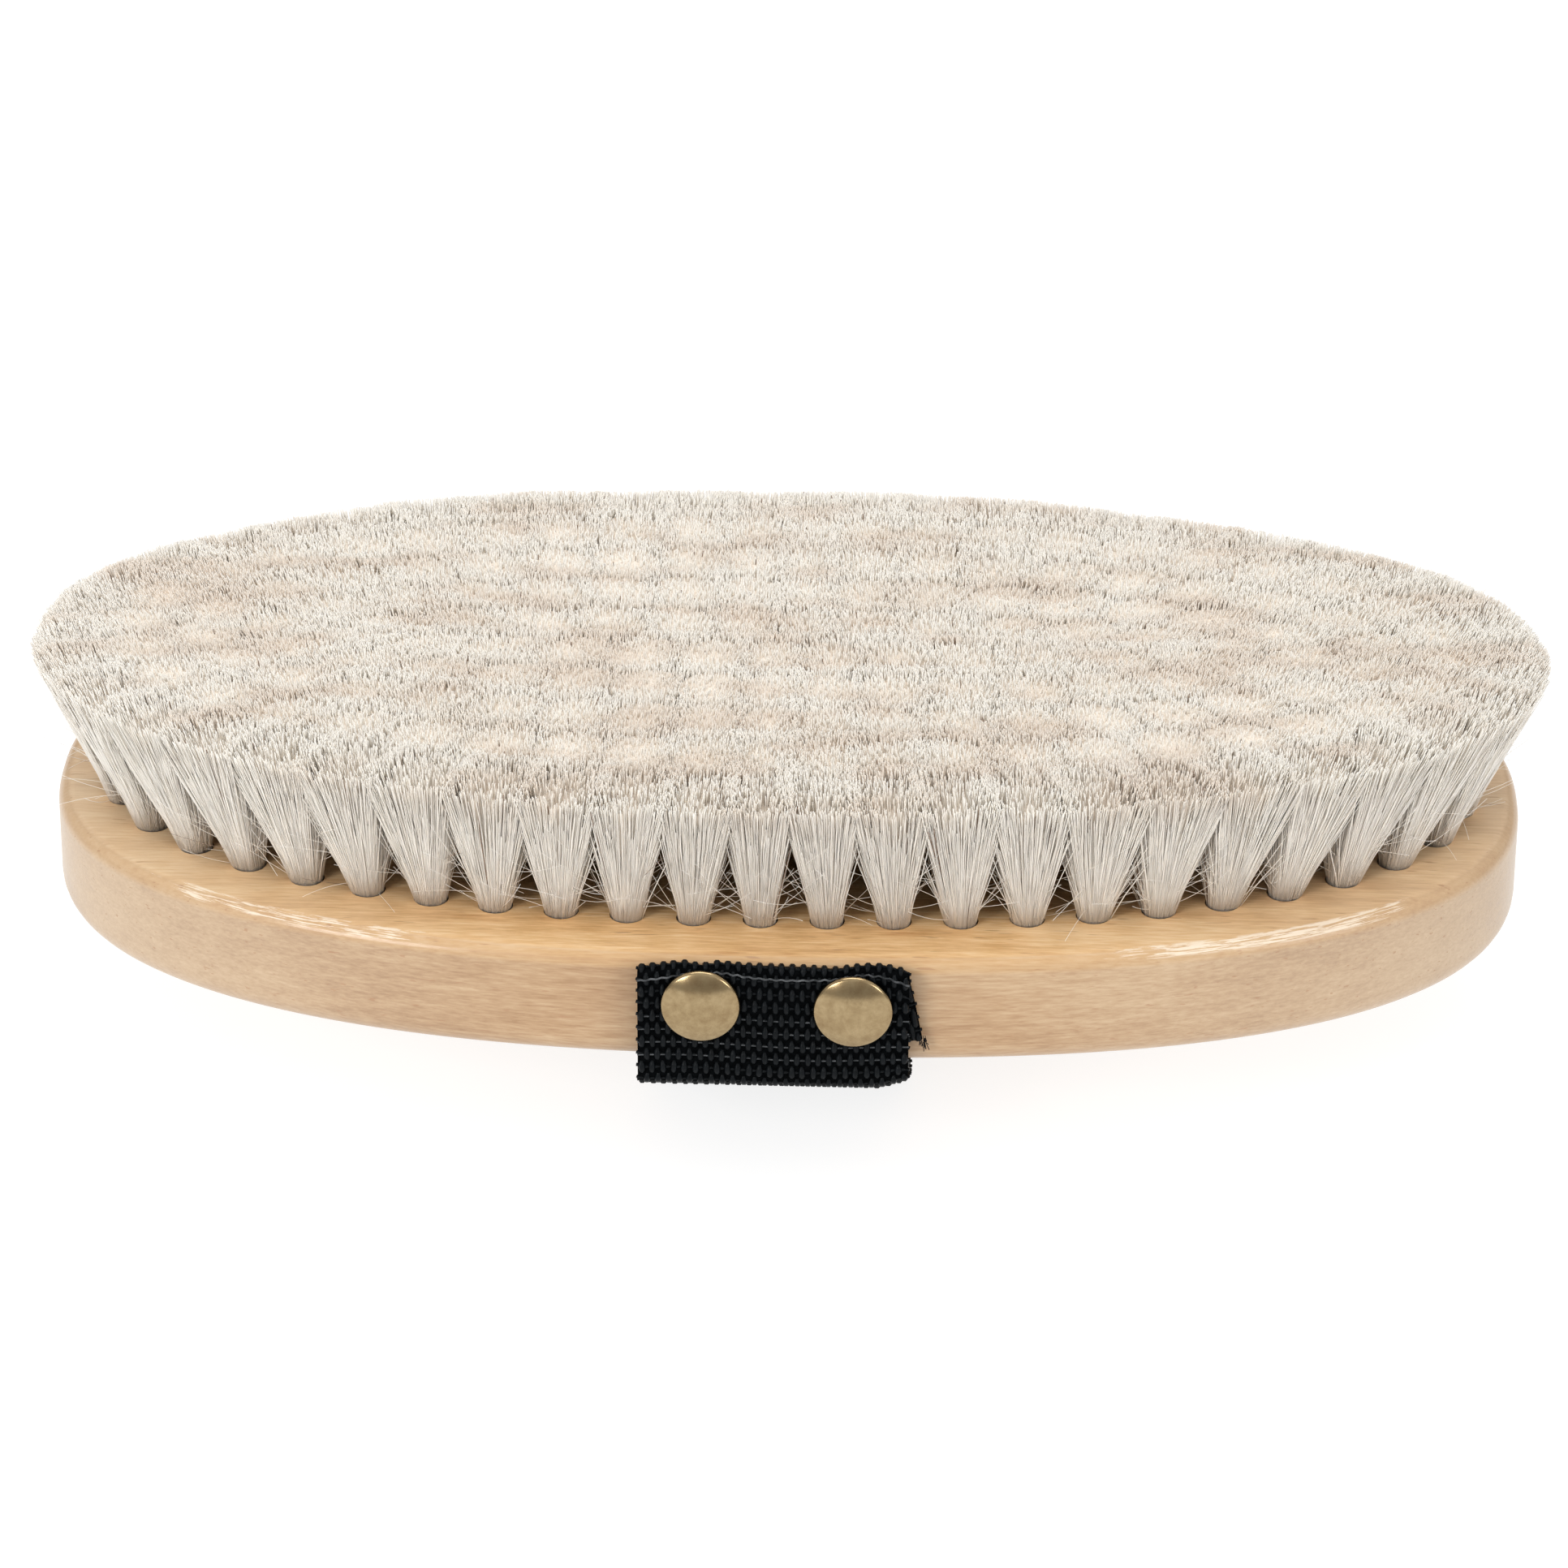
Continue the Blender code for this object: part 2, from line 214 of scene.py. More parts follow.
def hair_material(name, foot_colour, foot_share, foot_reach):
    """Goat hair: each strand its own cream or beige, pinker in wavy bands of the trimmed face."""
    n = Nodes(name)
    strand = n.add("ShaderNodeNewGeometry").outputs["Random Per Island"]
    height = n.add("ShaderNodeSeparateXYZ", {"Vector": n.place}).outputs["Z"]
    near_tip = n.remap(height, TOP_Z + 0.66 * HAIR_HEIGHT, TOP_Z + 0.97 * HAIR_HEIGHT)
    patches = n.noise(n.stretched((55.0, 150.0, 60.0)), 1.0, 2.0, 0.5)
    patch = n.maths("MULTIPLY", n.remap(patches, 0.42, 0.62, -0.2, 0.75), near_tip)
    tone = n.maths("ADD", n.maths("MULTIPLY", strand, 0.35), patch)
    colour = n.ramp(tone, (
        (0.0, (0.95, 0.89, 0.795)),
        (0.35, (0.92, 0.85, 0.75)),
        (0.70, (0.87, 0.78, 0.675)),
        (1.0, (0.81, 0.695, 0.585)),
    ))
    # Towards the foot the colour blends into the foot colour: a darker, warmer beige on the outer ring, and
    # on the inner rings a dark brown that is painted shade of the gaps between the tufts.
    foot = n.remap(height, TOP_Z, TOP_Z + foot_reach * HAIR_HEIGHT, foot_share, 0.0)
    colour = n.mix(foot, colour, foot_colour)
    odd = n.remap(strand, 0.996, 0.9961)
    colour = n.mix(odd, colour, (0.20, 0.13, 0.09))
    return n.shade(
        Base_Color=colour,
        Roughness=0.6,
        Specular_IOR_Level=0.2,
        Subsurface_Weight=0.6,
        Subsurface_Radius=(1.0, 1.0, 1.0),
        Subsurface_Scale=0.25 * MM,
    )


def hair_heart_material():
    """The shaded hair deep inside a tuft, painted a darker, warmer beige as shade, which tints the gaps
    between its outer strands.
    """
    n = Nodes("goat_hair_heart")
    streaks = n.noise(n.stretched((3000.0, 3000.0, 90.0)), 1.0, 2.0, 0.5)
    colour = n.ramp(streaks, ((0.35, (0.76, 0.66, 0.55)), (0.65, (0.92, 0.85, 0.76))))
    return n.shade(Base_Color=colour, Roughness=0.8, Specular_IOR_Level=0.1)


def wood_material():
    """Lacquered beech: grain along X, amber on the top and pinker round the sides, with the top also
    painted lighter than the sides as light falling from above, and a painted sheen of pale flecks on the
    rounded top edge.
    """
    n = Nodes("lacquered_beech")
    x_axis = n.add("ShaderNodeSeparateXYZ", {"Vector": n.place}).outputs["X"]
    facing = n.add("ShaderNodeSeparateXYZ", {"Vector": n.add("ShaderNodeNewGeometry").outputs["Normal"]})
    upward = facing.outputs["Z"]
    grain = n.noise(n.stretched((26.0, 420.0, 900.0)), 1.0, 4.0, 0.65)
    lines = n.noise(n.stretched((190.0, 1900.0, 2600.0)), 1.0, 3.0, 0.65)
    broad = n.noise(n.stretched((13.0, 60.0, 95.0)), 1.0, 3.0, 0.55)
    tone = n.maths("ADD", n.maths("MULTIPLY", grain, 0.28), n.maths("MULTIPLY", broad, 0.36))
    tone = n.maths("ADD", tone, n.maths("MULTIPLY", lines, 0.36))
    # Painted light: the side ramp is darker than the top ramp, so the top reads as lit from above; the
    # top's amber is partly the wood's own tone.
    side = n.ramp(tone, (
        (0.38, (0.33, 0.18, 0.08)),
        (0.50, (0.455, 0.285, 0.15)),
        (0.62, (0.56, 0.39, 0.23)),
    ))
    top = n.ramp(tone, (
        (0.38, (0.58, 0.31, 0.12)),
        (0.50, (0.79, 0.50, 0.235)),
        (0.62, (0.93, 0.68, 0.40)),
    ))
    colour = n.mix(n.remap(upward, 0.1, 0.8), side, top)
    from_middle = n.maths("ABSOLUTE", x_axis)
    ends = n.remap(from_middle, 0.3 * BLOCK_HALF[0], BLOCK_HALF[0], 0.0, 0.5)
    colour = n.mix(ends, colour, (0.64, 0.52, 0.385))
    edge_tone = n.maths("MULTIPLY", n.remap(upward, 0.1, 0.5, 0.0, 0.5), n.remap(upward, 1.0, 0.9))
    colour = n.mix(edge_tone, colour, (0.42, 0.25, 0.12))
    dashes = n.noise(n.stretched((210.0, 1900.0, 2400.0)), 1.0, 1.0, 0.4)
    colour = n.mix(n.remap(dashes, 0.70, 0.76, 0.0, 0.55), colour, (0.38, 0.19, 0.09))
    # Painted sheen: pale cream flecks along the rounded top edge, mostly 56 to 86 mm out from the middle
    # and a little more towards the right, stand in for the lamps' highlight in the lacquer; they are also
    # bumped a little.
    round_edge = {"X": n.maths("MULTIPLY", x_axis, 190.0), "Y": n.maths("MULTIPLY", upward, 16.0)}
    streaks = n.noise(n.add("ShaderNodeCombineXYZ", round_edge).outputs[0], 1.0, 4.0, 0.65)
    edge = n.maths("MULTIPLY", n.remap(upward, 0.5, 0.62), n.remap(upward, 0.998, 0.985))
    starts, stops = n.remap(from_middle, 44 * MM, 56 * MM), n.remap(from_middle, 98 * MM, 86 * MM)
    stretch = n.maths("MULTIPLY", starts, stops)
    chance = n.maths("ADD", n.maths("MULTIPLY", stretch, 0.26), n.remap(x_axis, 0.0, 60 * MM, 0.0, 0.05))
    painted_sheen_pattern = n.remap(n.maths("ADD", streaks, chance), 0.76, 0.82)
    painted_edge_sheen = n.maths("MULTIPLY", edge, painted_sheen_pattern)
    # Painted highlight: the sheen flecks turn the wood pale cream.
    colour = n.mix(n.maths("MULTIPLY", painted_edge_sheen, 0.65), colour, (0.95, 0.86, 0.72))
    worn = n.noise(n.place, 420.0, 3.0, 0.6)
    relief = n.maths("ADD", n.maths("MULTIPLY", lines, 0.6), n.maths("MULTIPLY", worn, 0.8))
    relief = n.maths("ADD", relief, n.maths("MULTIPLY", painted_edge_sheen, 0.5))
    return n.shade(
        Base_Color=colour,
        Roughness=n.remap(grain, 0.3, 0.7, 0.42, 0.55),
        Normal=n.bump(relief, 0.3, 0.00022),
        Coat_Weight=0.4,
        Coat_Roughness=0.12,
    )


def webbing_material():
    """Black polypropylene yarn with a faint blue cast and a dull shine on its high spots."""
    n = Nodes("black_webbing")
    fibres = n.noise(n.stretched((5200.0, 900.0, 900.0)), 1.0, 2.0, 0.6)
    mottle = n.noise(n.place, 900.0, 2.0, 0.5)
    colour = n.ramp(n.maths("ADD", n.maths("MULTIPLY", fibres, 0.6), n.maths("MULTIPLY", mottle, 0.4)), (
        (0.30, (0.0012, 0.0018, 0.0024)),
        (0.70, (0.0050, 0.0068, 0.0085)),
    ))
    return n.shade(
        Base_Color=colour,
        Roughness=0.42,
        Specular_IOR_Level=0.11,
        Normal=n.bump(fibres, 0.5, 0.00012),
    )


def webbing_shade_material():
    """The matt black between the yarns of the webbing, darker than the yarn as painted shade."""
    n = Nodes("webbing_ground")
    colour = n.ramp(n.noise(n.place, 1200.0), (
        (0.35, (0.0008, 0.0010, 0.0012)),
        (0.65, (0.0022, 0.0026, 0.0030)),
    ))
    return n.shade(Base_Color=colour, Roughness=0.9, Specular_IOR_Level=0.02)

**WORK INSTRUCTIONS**
Please reproduce each line exactly as written.

**ANSWER FOR THIS EXERCISE**
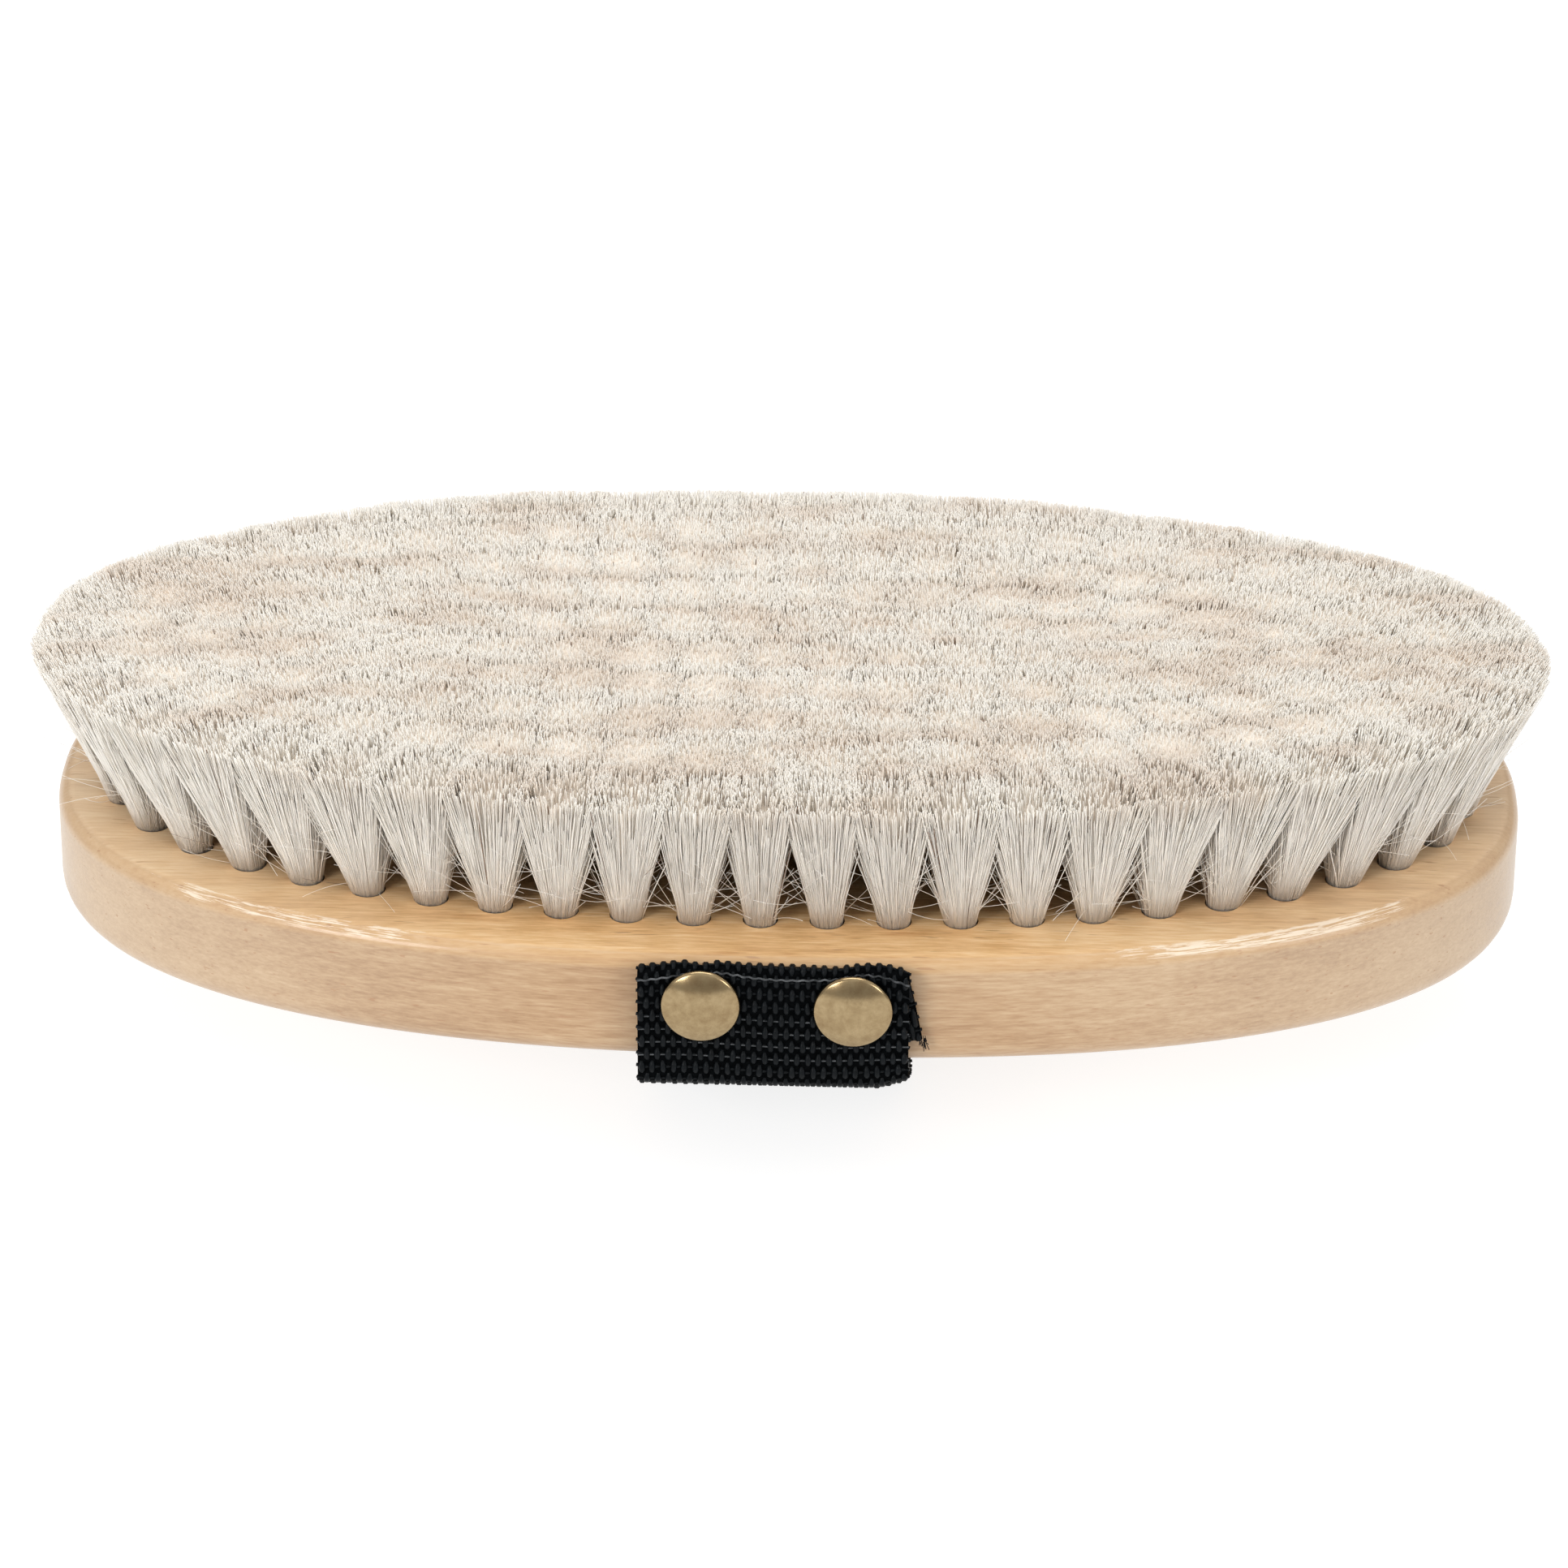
Continue the Blender code for this object: part 2, from line 214 of scene.py. More parts follow.
def hair_material(name, foot_colour, foot_share, foot_reach):
    """Goat hair: each strand its own cream or beige, pinker in wavy bands of the trimmed face."""
    n = Nodes(name)
    strand = n.add("ShaderNodeNewGeometry").outputs["Random Per Island"]
    height = n.add("ShaderNodeSeparateXYZ", {"Vector": n.place}).outputs["Z"]
    near_tip = n.remap(height, TOP_Z + 0.66 * HAIR_HEIGHT, TOP_Z + 0.97 * HAIR_HEIGHT)
    patches = n.noise(n.stretched((55.0, 150.0, 60.0)), 1.0, 2.0, 0.5)
    patch = n.maths("MULTIPLY", n.remap(patches, 0.42, 0.62, -0.2, 0.75), near_tip)
    tone = n.maths("ADD", n.maths("MULTIPLY", strand, 0.35), patch)
    colour = n.ramp(tone, (
        (0.0, (0.95, 0.89, 0.795)),
        (0.35, (0.92, 0.85, 0.75)),
        (0.70, (0.87, 0.78, 0.675)),
        (1.0, (0.81, 0.695, 0.585)),
    ))
    # Towards the foot the colour blends into the foot colour: a darker, warmer beige on the outer ring, and
    # on the inner rings a dark brown that is painted shade of the gaps between the tufts.
    foot = n.remap(height, TOP_Z, TOP_Z + foot_reach * HAIR_HEIGHT, foot_share, 0.0)
    colour = n.mix(foot, colour, foot_colour)
    odd = n.remap(strand, 0.996, 0.9961)
    colour = n.mix(odd, colour, (0.20, 0.13, 0.09))
    return n.shade(
        Base_Color=colour,
        Roughness=0.6,
        Specular_IOR_Level=0.2,
        Subsurface_Weight=0.6,
        Subsurface_Radius=(1.0, 1.0, 1.0),
        Subsurface_Scale=0.25 * MM,
    )


def hair_heart_material():
    """The shaded hair deep inside a tuft, painted a darker, warmer beige as shade, which tints the gaps
    between its outer strands.
    """
    n = Nodes("goat_hair_heart")
    streaks = n.noise(n.stretched((3000.0, 3000.0, 90.0)), 1.0, 2.0, 0.5)
    colour = n.ramp(streaks, ((0.35, (0.76, 0.66, 0.55)), (0.65, (0.92, 0.85, 0.76))))
    return n.shade(Base_Color=colour, Roughness=0.8, Specular_IOR_Level=0.1)


def wood_material():
    """Lacquered beech: grain along X, amber on the top and pinker round the sides, with the top also
    painted lighter than the sides as light falling from above, and a painted sheen of pale flecks on the
    rounded top edge.
    """
    n = Nodes("lacquered_beech")
    x_axis = n.add("ShaderNodeSeparateXYZ", {"Vector": n.place}).outputs["X"]
    facing = n.add("ShaderNodeSeparateXYZ", {"Vector": n.add("ShaderNodeNewGeometry").outputs["Normal"]})
    upward = facing.outputs["Z"]
    grain = n.noise(n.stretched((26.0, 420.0, 900.0)), 1.0, 4.0, 0.65)
    lines = n.noise(n.stretched((190.0, 1900.0, 2600.0)), 1.0, 3.0, 0.65)
    broad = n.noise(n.stretched((13.0, 60.0, 95.0)), 1.0, 3.0, 0.55)
    tone = n.maths("ADD", n.maths("MULTIPLY", grain, 0.28), n.maths("MULTIPLY", broad, 0.36))
    tone = n.maths("ADD", tone, n.maths("MULTIPLY", lines, 0.36))
    # Painted light: the side ramp is darker than the top ramp, so the top reads as lit from above; the
    # top's amber is partly the wood's own tone.
    side = n.ramp(tone, (
        (0.38, (0.33, 0.18, 0.08)),
        (0.50, (0.455, 0.285, 0.15)),
        (0.62, (0.56, 0.39, 0.23)),
    ))
    top = n.ramp(tone, (
        (0.38, (0.58, 0.31, 0.12)),
        (0.50, (0.79, 0.50, 0.235)),
        (0.62, (0.93, 0.68, 0.40)),
    ))
    colour = n.mix(n.remap(upward, 0.1, 0.8), side, top)
    from_middle = n.maths("ABSOLUTE", x_axis)
    ends = n.remap(from_middle, 0.3 * BLOCK_HALF[0], BLOCK_HALF[0], 0.0, 0.5)
    colour = n.mix(ends, colour, (0.64, 0.52, 0.385))
    edge_tone = n.maths("MULTIPLY", n.remap(upward, 0.1, 0.5, 0.0, 0.5), n.remap(upward, 1.0, 0.9))
    colour = n.mix(edge_tone, colour, (0.42, 0.25, 0.12))
    dashes = n.noise(n.stretched((210.0, 1900.0, 2400.0)), 1.0, 1.0, 0.4)
    colour = n.mix(n.remap(dashes, 0.70, 0.76, 0.0, 0.55), colour, (0.38, 0.19, 0.09))
    # Painted sheen: pale cream flecks along the rounded top edge, mostly 56 to 86 mm out from the middle
    # and a little more towards the right, stand in for the lamps' highlight in the lacquer; they are also
    # bumped a little.
    round_edge = {"X": n.maths("MULTIPLY", x_axis, 190.0), "Y": n.maths("MULTIPLY", upward, 16.0)}
    streaks = n.noise(n.add("ShaderNodeCombineXYZ", round_edge).outputs[0], 1.0, 4.0, 0.65)
    edge = n.maths("MULTIPLY", n.remap(upward, 0.5, 0.62), n.remap(upward, 0.998, 0.985))
    starts, stops = n.remap(from_middle, 44 * MM, 56 * MM), n.remap(from_middle, 98 * MM, 86 * MM)
    stretch = n.maths("MULTIPLY", starts, stops)
    chance = n.maths("ADD", n.maths("MULTIPLY", stretch, 0.26), n.remap(x_axis, 0.0, 60 * MM, 0.0, 0.05))
    painted_sheen_pattern = n.remap(n.maths("ADD", streaks, chance), 0.76, 0.82)
    painted_edge_sheen = n.maths("MULTIPLY", edge, painted_sheen_pattern)
    # Painted highlight: the sheen flecks turn the wood pale cream.
    colour = n.mix(n.maths("MULTIPLY", painted_edge_sheen, 0.65), colour, (0.95, 0.86, 0.72))
    worn = n.noise(n.place, 420.0, 3.0, 0.6)
    relief = n.maths("ADD", n.maths("MULTIPLY", lines, 0.6), n.maths("MULTIPLY", worn, 0.8))
    relief = n.maths("ADD", relief, n.maths("MULTIPLY", painted_edge_sheen, 0.5))
    return n.shade(
        Base_Color=colour,
        Roughness=n.remap(grain, 0.3, 0.7, 0.42, 0.55),
        Normal=n.bump(relief, 0.3, 0.00022),
        Coat_Weight=0.4,
        Coat_Roughness=0.12,
    )


def webbing_material():
    """Black polypropylene yarn with a faint blue cast and a dull shine on its high spots."""
    n = Nodes("black_webbing")
    fibres = n.noise(n.stretched((5200.0, 900.0, 900.0)), 1.0, 2.0, 0.6)
    mottle = n.noise(n.place, 900.0, 2.0, 0.5)
    colour = n.ramp(n.maths("ADD", n.maths("MULTIPLY", fibres, 0.6), n.maths("MULTIPLY", mottle, 0.4)), (
        (0.30, (0.0012, 0.0018, 0.0024)),
        (0.70, (0.0050, 0.0068, 0.0085)),
    ))
    return n.shade(
        Base_Color=colour,
        Roughness=0.42,
        Specular_IOR_Level=0.11,
        Normal=n.bump(fibres, 0.5, 0.00012),
    )


def webbing_shade_material():
    """The matt black between the yarns of the webbing, darker than the yarn as painted shade."""
    n = Nodes("webbing_ground")
    colour = n.ramp(n.noise(n.place, 1200.0), (
        (0.35, (0.0008, 0.0010, 0.0012)),
        (0.65, (0.0022, 0.0026, 0.0030)),
    ))
    return n.shade(Base_Color=colour, Roughness=0.9, Specular_IOR_Level=0.02)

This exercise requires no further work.